Often, with not much money to spend, she would tell the girls ‘you’ve only got soused herring and bread pudding for dinner’, not realising what healthy food she was giving them with the dried fruit in the pudding and an ‘oily’ fish which these days we are always being told to include in our diet.
In the 1920s and 1930s Nanna Harris lived in Aunt Alice’s second-floor flat in Crouch Hill. Her bedroom at the back had an iron bedstead with a white quilt. She always made sure her bed was made before she went out.
Above her sideboard were two large photos of her daughters, Eileen’s Mum Kitty, who married Fred Coan, and Alice, who had married Charlie Acome. Both men had been in the Army infantry in WW1. Charlie had been a pipe-case maker, but after coming home from France was soon short of work. He ended up working as a road man for the Council.

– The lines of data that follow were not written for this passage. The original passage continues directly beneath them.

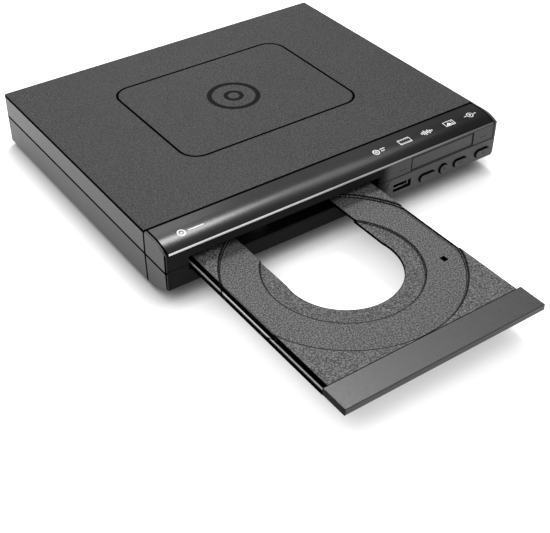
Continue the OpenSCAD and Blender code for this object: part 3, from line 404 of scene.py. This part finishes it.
def board_laminate(name, tone, trace_tone):
    """Circuit board: mask over copper runs, from crossed wave patterns."""
    run_scale, run_bend, run_edge = 110, 6, 0.85
    base_rough, run_rough = 0.35, 0.1
    material, tree, shader = new_material(name)
    point = object_point(tree)
    checks = []
    for direction in ("X", "Y"):
        wave = add(tree, "ShaderNodeTexWave", bands_direction=direction)
        wave.inputs["Scale"].default_value = run_scale
        wave.inputs["Distortion"].default_value = run_bend
        tree.links.new(point, wave.inputs["Vector"])
        checks.append(math_node(tree, "GREATER_THAN", wave.outputs["Fac"], run_edge))
    runs = math_node(tree, "MAXIMUM", *checks)
    paint = mix_colour(tree, runs, srgb(tone), srgb(trace_tone))
    tree.links.new(paint, shader.inputs["Base Color"])
    rough = math_node(tree, "ADD", base_rough, math_node(tree, "MULTIPLY", runs, run_rough))
    tree.links.new(rough, shader.inputs["Roughness"])
    return material


def soft_rubber(name, tone):
    """Matte rubber, dustier in patches."""
    dust_amount, dust_lift = 0.5, 28
    pore_scale, pore_depth = 900, 0.1 * MM
    material, tree, shader = new_material(name)
    paint = mix_colour(tree, dust(tree, dust_amount), srgb(tone), srgb(tone + dust_lift))
    tree.links.new(paint, shader.inputs["Base Color"])
    add_bump(tree, shader, noise(tree, pore_scale), 0.2, pore_depth)
    shader.inputs["Roughness"].default_value = 0.85
    return material


def coated_glass(name):
    """Clear glass with a blue coating."""
    deep_blue, pale_blue = (0.10, 0.20, 0.45), (0.22, 0.30, 0.60)
    cloud_scale = 400
    material, tree, shader = new_material(name)
    paint = mix_colour(tree, noise(tree, cloud_scale), deep_blue, pale_blue)
    tree.links.new(paint, shader.inputs["Base Color"])
    shader.inputs["Roughness"].default_value = 0.03
    shader.inputs["IOR"].default_value = 1.5
    shader.inputs["Transmission Weight"].default_value = 0.5
    return material


# ---------------------------------------------------------------- what is painted on the housing

RIM = 0.55 * MM           # the dark line along a seam
END_RIM = 0.6 * MM        # the same at the ends of the visor and the window
SHADE = 2                 # the tone of a gap
CHEEK_LINE = 0.9 * MM     # how far a cheek's side reaches round the front corner
SIDE_LIGHT_SHARE = 0.8          # how strongly the side walls take their painted light, and the cheeks their painted shade
CHEEK_SHADE_SHARE = 0.9
FRONT_TONE = 40           # of the fascia beside the tray
FACE_END = HALF_W - CHEEK_LINE

front_face = boxed(("y", -FAR, FRONT_Y + 3 * MM), ("x", -FACE_END, FACE_END))
dark_front = both(front_face, boxed(("x", -FAR, 30 * MM), soft=4 * MM))
cheek_corner = boxed(("y", -FAR, FRONT_Y + CHEEK_LINE), ("x", -FAR, 0.5 * MM - HALF_W))
cheek_side = boxed(("x", -FAR, -FACE_END))
above_seam = boxed(("z", -FAR, SEAM_Z + RIM))              # of the upper pieces
below_seam = boxed(("z", SEAM_Z - SEAM_GAP - RIM, FAR))    # of the lower pieces
shell_front = boxed(("y", -FAR, SEAM_Y + RIM))
fascia_back = boxed(("y", SEAM_Y - SEAM_GAP - RIM, FAR))
socket_hole = boxed(("x", socket_low.x - MM, socket_high.x + MM),
                    ("z", socket_low.z - MM, socket_high.z + MM),
                    ("y", FRONT_Y + 0.35 * MM, FRONT_Y + 6 * MM))

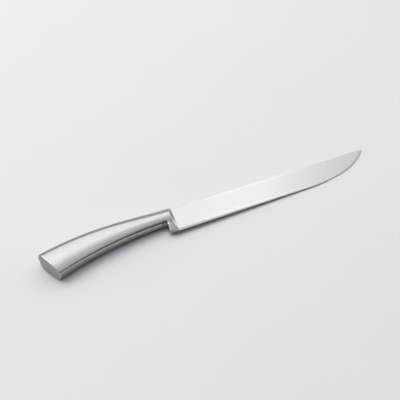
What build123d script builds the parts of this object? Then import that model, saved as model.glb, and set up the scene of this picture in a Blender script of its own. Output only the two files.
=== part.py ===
"""A carving knife with a slicing blade and a hollow steel handle, lying on its side.

Each piece is drawn in the knife's own frame and laid down at the end:
    +X runs from the bolster to the tip, and the bolster's front is at x = 0 on the blade's back;
    +Y points to the back of the blade, which rises gently to the tip;
    +Z is square to the blade's side, and z = 0 is the plane that halves the knife.
All lengths are in millimetres.
"""

from build123d import *

import os
from math import atan2, cos, degrees, hypot, radians, sin, sqrt, tan

# Blade: a plate ground thinner from the back to the edge, and from the heel to the tip
blade_length = 200.0
back_drop = 1.3
tip_rise = 0.7
heel_depth = 28.2
belly_start_depth = 25.4
tip_curve_depth = 19.4
belly_start_share = 0.66
tip_curve_share = 0.85
back_thickness = 2.3
tip_thickness = 1.2
heel_thickness = 1.0
edge_angle = 15.0

# Tang: the blade's tongue, which runs through the bolster into the handle
tang_length = 62.0
tang_width = 7.6
tang_tip_width = 6.0
tang_drop = 8.0
tang_thickness = 1.5
pin_diameter = 3.0
pin_length = 6.2
pin_spacing = 9.0

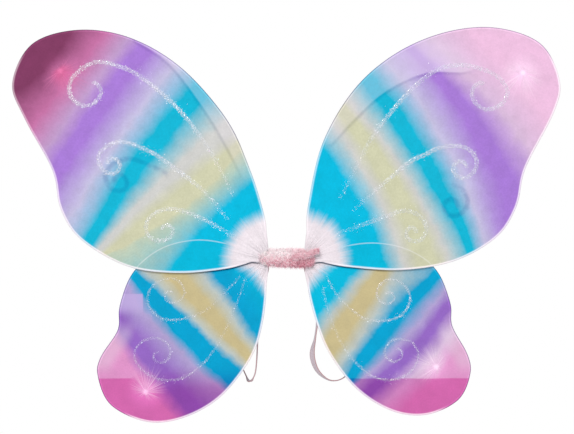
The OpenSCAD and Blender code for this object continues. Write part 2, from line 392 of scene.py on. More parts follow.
# Lines that the dye follows over a wing, as (millimetres along its axis, lean for each millimetre
# sideways, shift at BOW_AT to either side)
BOW_AT = 50
DYE_LINES = {
    "left_upper": [(72, -0.08, -4.5), (87, -0.10, 5), (114, -0.17, -2), (145, 0.05, -1), (173, 0.10, -2.5)]
    + [(200, 0.12, -1), (265, 0.05, 0), (290, 0.0, 12)],
    "right_upper": [(78, 0.25, -4), (97, 0.27, -3), (125, 0.17, -3), (142, 0.16, -1.5), (166, 0.20, -3)]
    + [(200, 0.22, -4), (230, 0.0, -3), (285, 0.0, 0)],
    "left_lower": [(53.5, 0.25, 0), (62, 0.24, 0), (90, 0.05, 0), (95, 0.06, 1), (119.5, 0.10, -2.5)]
    + [(130, 0.04, -4), (168, 0.20, 0), (200, 0.10, 0)],
    "right_lower": [(47, 0.15, 2), (54, 0.20, 2), (88, 0.30, -3), (96.5, 0.22, 4.5), (118, 0.12, -1)]
    + [(124, 0.05, -3), (151, 0.05, -4), (200, 0.10, 0)],
}
# A strip of painted light runs along the top of each upper wing, above this line, [across, up]: the ground
# behind the sheer cloth where the wing's shadow ends, with a painted shadow edge along the line
LIT_STRIP_EDGES = {
    "left": [(151, 217), (117, 194), (88, 157), (64, 120), (38, 70)],
    "right": [(44, 113), (70, 141), (100, 167), (140, 185), (184, 187), (225, 212)],
}
# Corners that close the strip's area outside the wing
LIT_STRIP_OUTSIDE = {"left": [(10, 70), (10, 245), (151, 245)], "right": [(225, 260), (10, 260), (10, 113)]}

# Colour round each knot, and the pale colour of the creases that run out of it, partly paler stretched cloth
# and partly painted light on the creases
KNOT_GLOW = {
    "left_upper": (srgb(222, 84, 136), srgb(228, 128, 174)),
    "right_upper": (srgb(247, 198, 236), srgb(254, 234, 248)),
    "left_lower": (srgb(240, 166, 220), srgb(254, 226, 246)),
    "right_lower": (srgb(244, 200, 234), srgb(254, 236, 248)),
}
# Way that most of the creases run from each knot, [across the picture, up], and the reach of the glow
# and of the creases in metres
KNOT_WAY = {
    "left_upper": (0.55, -0.84, 0.024, 0.038),
    "right_upper": (-0.30, -0.95, 0.026, 0.040),
    "left_lower": (0.30, 0.95, 0.018, 0.030),
    "right_lower": (-0.90, 0.44, 0.017, 0.030),
}

# The gathered neck of a stocking, inside and just outside the plush; up is towards its wing
NECK_OUTER = [(28, -4.5)]
NECK_INNER = [(18.8, 17), (18.0, 9)]
# The neck takes the place of the outline's points lower than this
NECK_FROM = 26
# Point that the pleats of the neck radiate from, their number in a quarter turn, and their depth
PLEAT_FOCUS = (12, -4)
PLEATS = 26
PLEAT_DEPTH = 0.5
# Distance between the middle of the bag and its cloth, away from the wire
SLACK_HALF = 1.05
# The mesh: spacing along the rim, rows inside it, spacing of the open cloth, reach of the pleats' rows
# from their focus, and rings round the knot
RIM_STEP = 1.5
RIM_RINGS = [0.35, 0.9, 1.45, 2.2, 3.4, 5.2]
GRID_STEP = 3.0
FAN_REACH = 52
KNOT_RINGS = [0.8, 1.7, 2.6, 3.4, 4.4, 5.6, 7.0, 9.0, 11.5, 14.5, 18.0, 22.0]
# How much glue and how many flakes for each step lie on a wing's lines
GLUE = {"left_upper": 1.0, "right_upper": 1.35, "left_lower": 1.5, "right_lower": 1.7}
FLAKES = {"left_upper": 8.0, "right_upper": 4.5, "left_lower": 2.6, "right_lower": 2.6}
# How thickly each glitter line was laid, where it is not 1
GLITTER_SHARE = {
    ("left_upper", "bottom"): 0.85,
    ("right_upper", "top"): 0.8,
    ("right_upper", "bottom"): 0.68,
    ("left_lower", "outer"): 0.75,
    ("left_lower", "inner"): 0.7,
    ("right_lower", "inner"): 0.8,
}
# Spacing of points along a glitter line, and rounds of smoothing for its curls
LINE_STEP = 0.9
LINE_SMOOTHING = 8
# The painted shadow of each glitter line, cast through the sheer front layer onto the back one, lies this far
# from it, [across, up]
GLITTER_SHADOW_SHIFT = {"left": np.array([-7, -17]), "right": np.array([-9, -38])}
GLITTER_SHADOW_PROFILE = [(0, 1.0), (1.6, 0.75), (3.4, 0.0)]
# Share of the middle glitter line after which its painted shadow starts
GLITTER_SHADOW_FROM = {"left": 0.42, "right": 0.62}
# Offsets of points from the other wing's rim: the lower wing's rim where it shows through the upper one, and
# the upper wing's rim, under which a painted shadow lies on the lower one
UNDER_ROWS = (0.0, 0.5, 1.1, 2.0)
# A distance that is out of reach of every mark on the cloth
FAR = 20.0
# The glitter lines by level
LINES = {"upper": ("top", "middle", "bottom"), "lower": ("outer", "inner")}


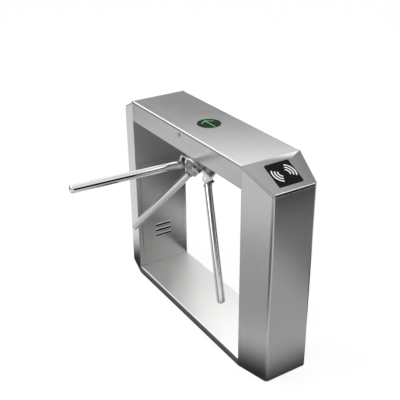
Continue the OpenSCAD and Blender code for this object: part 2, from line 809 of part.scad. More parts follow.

In her back room Nanna had a carpet chair beside the fireplace, and a small footstool nearby. On a small table in the centre of her room there was a large aspidistra and many family photos. Outside on the windowsill were pots of geranium, which were brought in over the winter. She once sang to me one of her favourite Music Hall songs – Kate Carney’s ‘Three Pots a Shilling’. It was too bad she didn’t have a garden.
She always wore black stockings and carpet slippers, and black bar shoes when she went out. She wore the inevitable black dress, lightened up with a small lace collar and a slim silver brooch with one small stone at the neck line.
She did her thin hair in a bun at the back of her head and had a wispy fringe that she put into metal curlers each night. She had lost all her teeth.
This was before the N.H.S. (National Health Service) came into being in 1948.
There was no Old Age Pension so she earned herself a little money by helping out with cooking, cleaning, washing and ironing at a Jewish house in Muswell Hill.
Sometimes she would bring home a basin of meat dripping or the remains of a joint.
Small things I remember, for example, how she always made gravy with Bovril - no Bisto for her - and at tea times would sprinkle sugar on her sliced tomatoes. At bedtime she liked Ovaltine and an Osborne or rich tea biscuit.
Several times a month she visited us in Islington, coming by bus from Finsbury Park
In fine weather on Sundays she would take a bus to Waterlow Park at the top of Highgate Hill, to listen to the band, and as long as she was able she went on Saturday nights to the Finsbury Park Empire to the music hall, and the Christmas pantomime.
Once for a special surprise for us children at Christmas tea time she had helped her daughter Alice to wrap up little gifts to put into a big pie made from a cardboard box and crepe paper. Each gift was hidden under the paper ‘crust’ and had a string attached. The children had to choose a string and at the shout of ‘Go’ pull hard so that the paper pie burst open and they each had a present.
The next year Aunty Alice and Uncle Charlie had the idea of making a cardboard airplane full of presents, which burst out from beneath when the strings were pulled.
In later years, in July 1945 when I was married from Mum and Dad’s house in Tiverton Road, Queensbury, Nanna arrived at St.Lawrence church, Canons Park, in a cab on her own, determined not to miss out on my wedding.
After all, she had helped Kit to bring me into the world when I was born.